The report also found that ransomware has become a “multifaceted extortion” scheme, identified a financial cyber threat group, and detailed how Mandiant worked with law enforcement after finding the initial SolarWinds Orion intrusion.

“Security practitioners faced a series of challenges in this past year which forced organizations into uncharted waters. As ransomware operators were attacking state and municipal networks alongside hospitals and schools, a global pandemic response to COVID-19 necessitated a move to remote work for a significant portion of the economy. Organizations had to adopt new technologies and quickly scale outside of their normal growth plans,” the report says.

“As organizations settled into a new understanding of “normal,” UNC2452, a suspected nation-state threat actor, conducted one of the most advanced cyber espionage campaigns in recent history,” the report continues. “Many security teams were forced to suspend wide-ranging analyses around the adoption of remote work policies and instead focus on a supply chain attack from a trusted platform.”
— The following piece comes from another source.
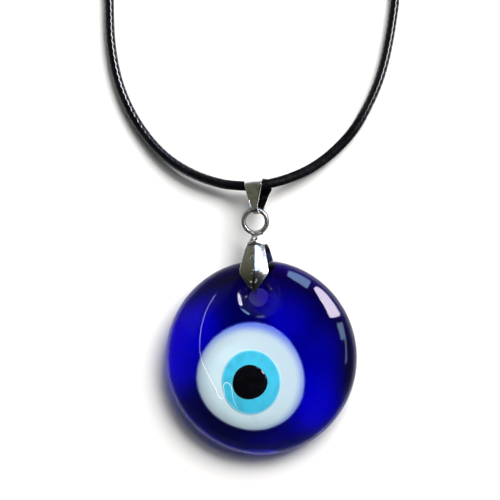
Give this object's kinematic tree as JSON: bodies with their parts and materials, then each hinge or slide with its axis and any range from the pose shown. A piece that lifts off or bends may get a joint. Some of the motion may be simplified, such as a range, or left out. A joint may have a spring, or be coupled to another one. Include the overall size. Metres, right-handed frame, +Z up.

In addition to naming UNC2452, the report also names FIN11 as a threat actor to be aware of. FIN11 is a financially motivated group, suspected of committing “widespread phishing operations” and “several multifaceted extortion operations.”

On a positive note, the report notes that 59 percent of the intrusions Mandiant investigated were self-reported by the organizations experiencing the intrusion, a reported 12 percent increase from the year before.